While our eyes were all looking at Paris, Secretary of State John Kerry was hard at work elsewhere, working on a better solution than war to Syria's problems.
At a meeting in Vienna on Saturday, Secretary of State John Kerry said leaders had agreed to set a Jan. 1 date for the beginning of talks between Syrian President Bashar Assad and opposition groups fighting against him, the Associated Press reports.
Within six months, those negotiators would be required to decide on a “credible, inclusive and nonsectarian” transitional government for the country.
That government would then draft a new constitution and an election, overseen by the United Nations, would take place within 18 months.

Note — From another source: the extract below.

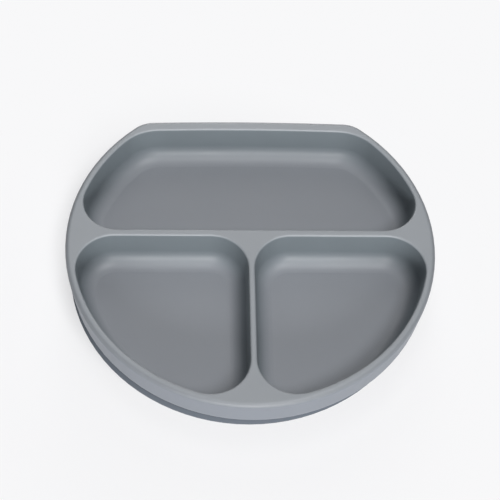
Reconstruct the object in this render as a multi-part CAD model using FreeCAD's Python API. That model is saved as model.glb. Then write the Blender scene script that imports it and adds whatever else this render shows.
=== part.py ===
import FreeCAD, Part
import math
import os

# Divided suction plate for a small child, moulded in one piece of soft silicone.
# Z is up and the long back edge faces +Y. The origin is the middle of the plate's
# box, on the table that the suction skirt stands on. Sizes are in millimetres.

# Outline of the rim, seen from above: a round front and sides with a cut-off back.
rim_radius = 108.3
back_reach = 88.1
back_bow = 1.2
back_bow_chord = 130.0
back_corner_radius = 17.8

# Heights above the table.
plate_height = 29.0
wall_bottom_height = 9.0

# Walls between and around the three bowls, measured at the top.
rim_width = 4.75
back_rim_width = 7.2
bar_width = 4.1
bar_place = 6.7
web_width = 3.4

# The bowls. Their floor lies over the shallow hollow that the plate holds on by.
floor_thickness = 2.6
bowl_draft = 5.0
bowl_floor_radius = 9.5
large_bowl_front_corner = 20.7
large_bowl_back_corner = 29.0
small_bowl_corner = 22.0

# The outer wall, the rounding of its rim, and the small bevels of the other edges.
wall_draft = 5.0
rim_edge_radius = 2.7
bowl_edge_bevel = 0.8
wall_edge_bevel = 0.5

# The suction skirt under the wall, and the groove between them.
skirt_inset = 3.3
skirt_tip = 0.8
skirt_root_height = 4.6
groove_inset = 5.6

# The shallow hollow that the skirt seals against the table.
hollow_height = 2.4
skirt_land = 2.0
hollow_slope = 7.0

# How far a cutting tool passes the face that it cuts.
overshoot = 4.0


def angle_from(start, end):
    """Heading from one point to another, in degrees from +X."""
    return math.degrees(math.atan2(end.y - start.y, end.x - start.x))


def right_of(centre_a, distance_a, centre_b, distance_b):
    """The point to the right at given distances from two centres on the middle line."""
    apart = centre_a.y - centre_b.y
    along = (distance_b ** 2 - distance_a ** 2 + apart ** 2) / (2 * apart)
    across = math.sqrt(distance_b ** 2 - along ** 2)
    return FreeCAD.Vector(across, centre_b.y + along, 0)


def mirrored(point):
    return FreeCAD.Vector(-point.x, point.y, point.z)


# The round front and sides turn about one centre, the bowed back about another, far in
# front. The first is placed so that the plate's box is centred on the origin.
round_centre = FreeCAD.Vector(0, (rim_radius - back_reach) / 2, 0)
back_radius = (back_bow_chord ** 2 / 4 + back_bow ** 2) / (2 * back_bow)
back_centre = FreeCAD.Vector(0, round_centre.y + back_reach - back_radius, 0)
bowl_round = rim_radius - rim_width
bar_back = round_centre.y + bar_place
bar_front = bar_back - bar_width


def point_on(centre, radius, degrees, z):
    turn = math.radians(degrees)
    return FreeCAD.Vector(centre.x + radius * math.cos(turn), centre.y + radius * math.sin(turn), z)


def outline(rounds, inset, z):
    """A closed outline of tangent arcs with straight runs between them, moved in by inset."""
    spans = []
    for centre, radius, start, end in rounds:
        stops = (start, (start + end) / 2, end)
        spans.append([point_on(centre, radius - inset, stop, z) for stop in stops])
    edges = []
    for span, following in zip(spans, spans[1:] + spans[:1]):
        edges.append(Part.Arc(*span).toShape())
        if span[2].distanceToPoint(following[0]) > 0.001:
            edges.append(Part.LineSegment(span[2], following[0]).toShape())
    return Part.Wire(edges)


def stack(rounds, sections):
    """A solid through the same outline at several insets and heights."""
    return Part.makeLoft([outline(rounds, inset, z) for inset, z in sections], True, True)


def edges_at(shape, z):
    """The edges that lie flat at one height."""
    return [edge for edge in shape.Edges if all(abs(v.Z - z) < 0.001 for v in edge.Vertexes)
            and abs(edge.CenterOfMass.z - z) < 0.001]


def rim_rounds():
    """Round front and sides, two back corners and the bowed back."""
    corner = right_of(round_centre, rim_radius - back_corner_radius,
                      back_centre, back_radius - back_corner_radius)
    side = angle_from(round_centre, corner)
    back = angle_from(back_centre, corner)
    return [(round_centre, rim_radius, 180 - side, 360 + side),
            (corner, back_corner_radius, side, back),
            (back_centre, back_radius, back, 180 - back),
            (mirrored(corner), back_corner_radius, 180 - back, 180 - side)]


def large_bowl_rounds():
    """The wide bowl behind the bar, whose sides and back run along the rim."""
    inner_back = back_radius - back_rim_width
    back_corner = right_of(round_centre, bowl_round - large_bowl_back_corner,
                           back_centre, inner_back - large_bowl_back_corner)
    front_y = bar_back + large_bowl_front_corner
    reach = bowl_round - large_bowl_front_corner
    front_x = math.sqrt(reach ** 2 - (front_y - round_centre.y) ** 2)
    front_corner = FreeCAD.Vector(front_x, front_y, 0)
    front = angle_from(round_centre, front_corner)
    side = angle_from(round_centre, back_corner)
    back = angle_from(back_centre, back_corner)
    return [(round_centre, bowl_round, front, side),
            (back_corner, large_bowl_back_corner, side, back),
            (back_centre, inner_back, back, 180 - back),
            (mirrored(back_corner), large_bowl_back_corner, 180 - back, 180 - side),
            (round_centre, bowl_round, 180 - side, 180 - front),
            (mirrored(front_corner), large_bowl_front_corner, 180 - front, 270),
            (front_corner, large_bowl_front_corner, 270, 360 + front)]


def small_bowl_rounds():
    """The right one of the two bowls before the bar, beside the web."""
    reach = bowl_round - small_bowl_corner
    web_x = web_width / 2 + small_bowl_corner
    front_corner = FreeCAD.Vector(web_x, round_centre.y - math.sqrt(reach ** 2 - web_x ** 2), 0)
    bar_y = bar_front - small_bowl_corner
    outer_x = math.sqrt(reach ** 2 - (bar_y - round_centre.y) ** 2)
    outer_corner = FreeCAD.Vector(outer_x, bar_y, 0)
    inner_corner = FreeCAD.Vector(web_x, bar_y, 0)
    front = angle_from(round_centre, front_corner)
    outer = angle_from(round_centre, outer_corner)
    return [(round_centre, bowl_round, front, outer),
            (outer_corner, small_bowl_corner, outer, 90),
            (inner_corner, small_bowl_corner, 90, 180),
            (front_corner, small_bowl_corner, 180, 360 + front)]


def wall_block():
    """The drafted outer wall, filled in, with its rounded rim and bevelled lower edge."""
    wall_inset = (plate_height - wall_bottom_height) * math.tan(math.radians(wall_draft))
    solid = stack(rim_rounds(), [(wall_inset, wall_bottom_height), (0, plate_height)])
    solid = solid.makeFillet(rim_edge_radius, edges_at(solid, plate_height))
    return solid.makeChamfer(wall_edge_bevel, edges_at(solid, wall_bottom_height))


def skirt_block():
    """The flared suction skirt, filled in, and the neck that the groove leaves above it."""
    return stack(rim_rounds(), [(skirt_inset, 0),
                                (skirt_inset, skirt_tip),
                                (groove_inset, skirt_root_height),
                                (groove_inset, wall_bottom_height)])


def bowl(rounds):
    """The space of one bowl: drafted walls that run into the floor in a large radius."""
    lean = math.tan(math.radians(bowl_draft))
    floor = hollow_height + floor_thickness
    space = stack(rounds, [((plate_height - floor) * lean, floor),
                           (-overshoot * lean, plate_height + overshoot)])
    return space.makeFillet(bowl_floor_radius, edges_at(space, floor))


def suction_hollow():
    """The shallow space under the floor, with a sloping edge inside the skirt's land."""
    land = skirt_inset + skirt_land
    return stack(rim_rounds(), [(land, -overshoot),
                                (land, 0),
                                (land + hollow_slope, hollow_height)])


def plate():
    small = bowl(small_bowl_rounds())
    other_small = small.mirror(FreeCAD.Vector(0, 0, 0), FreeCAD.Vector(1, 0, 0))
    bowls = [bowl(large_bowl_rounds()), small, other_small]
    solid = wall_block().fuse(skirt_block()).cut(bowls)
    lips = [edge for edge in edges_at(solid, plate_height)
            if any(edge.distToShape(space)[0] < 0.001 for space in bowls)]
    return solid.makeChamfer(bowl_edge_bevel, lips).cut(suction_hollow())


os.makedirs("parts", exist_ok=True)
plate().exportStep("parts/plate.step")
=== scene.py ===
import bmesh
import bpy
import math
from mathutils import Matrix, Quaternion, Vector


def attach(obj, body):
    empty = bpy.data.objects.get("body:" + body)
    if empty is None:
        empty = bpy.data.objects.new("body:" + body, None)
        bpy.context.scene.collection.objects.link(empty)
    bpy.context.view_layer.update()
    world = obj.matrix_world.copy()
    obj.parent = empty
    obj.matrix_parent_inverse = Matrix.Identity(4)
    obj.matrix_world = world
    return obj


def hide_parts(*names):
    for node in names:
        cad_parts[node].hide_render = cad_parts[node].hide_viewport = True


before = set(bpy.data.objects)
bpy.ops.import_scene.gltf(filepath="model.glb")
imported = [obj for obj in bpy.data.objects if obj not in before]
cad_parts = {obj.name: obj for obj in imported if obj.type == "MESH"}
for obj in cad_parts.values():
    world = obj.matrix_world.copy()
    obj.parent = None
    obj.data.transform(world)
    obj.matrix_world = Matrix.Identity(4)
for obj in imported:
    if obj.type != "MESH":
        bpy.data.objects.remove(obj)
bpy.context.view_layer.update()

# The plate is one moulding of soft silicone with no seams or fittings: a drafted wall, three
# bowls with thin walls between them, and a flared skirt that holds on to the table. Its skin
# is four wall sections, each swept round its outline, with flat faces closing them off.

rim_radius = 0.1083
back_reach = 0.0881
back_bow = 0.0012
back_bow_chord = 0.130
back_corner_radius = 0.0178

rim_height = 0.029
wall_bottom_height = 0.009
wall_draft = 5.0
rim_edge_radius = 0.0027
wall_edge_radius = 0.0006

rim_width = 0.00475
back_rim_width = 0.0072
bar_width = 0.0041
bar_place = 0.0067
web_width = 0.0034

floor_height = 0.005
bowl_draft = 5.0
bowl_edge_radius = 0.0012
bowl_floor_radius = 0.0095
large_bowl_front_corner = 0.0207
large_bowl_back_corner = 0.029
small_bowl_corner = 0.022

skirt_inset = 0.0033
skirt_tip = 0.0008
skirt_tip_radius = 0.00025
skirt_root_height = 0.0046
skirt_bend_radius = 0.0012
groove_inset = 0.0056
groove_radius = 0.0012
skirt_land = 0.002
hollow_slope = 0.007
hollow_height = 0.0024
hollow_radius = 0.0015

# The soft skirt was pressed down this far to the left of the wall above it.
skirt_lean = 0.0019

# Each rounding is divided finely enough to shine smoothly, and a narrow strip beside it
# keeps its shading off the flat faces. The slacks allow for the computer's own rounding when
# heights and counts are compared, and so does the distance over which points are welded.
arc_divisions = 10
strip = 0.00035
rim_strip = 0.0002
outline_step = 0.0013
longest_arc = 45.0
height_slack = strip / 10
weld_distance = strip / 30
count_slack = 0.1


def angle_from(start, end):
    """Heading from one point to another, in degrees from +X."""
    return math.degrees(math.atan2(end.y - start.y, end.x - start.x))


def point_on(centre, radius, degrees):
    turn = math.radians(degrees)
    return centre + radius * Vector((math.cos(turn), math.sin(turn), 0))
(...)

Important matters remain unresolved, however, including the role of Assad in the transitional government, which fighting forces in Syria would be considered terrorist organizations and who would be party to a cease-fire in the country.
Jordanian leaders will oversee deliberations on the latter issue, but the question of Assad is more complicated. The United States has insisted Assad be removed from power before the war can end, while Russia, Iran and others have said Syrians should have a say in who leads the country.
Even so, officials hailed Saturday’s agreement — reached by a group of 19 countries, including the U.S. and Russia — as an important step forward on the Syrian conflict.
Obviously, it's not a done deal. But it's certainly more productive than shaking our fists at "radical Islamists" and threatening to bomb them into oblivion.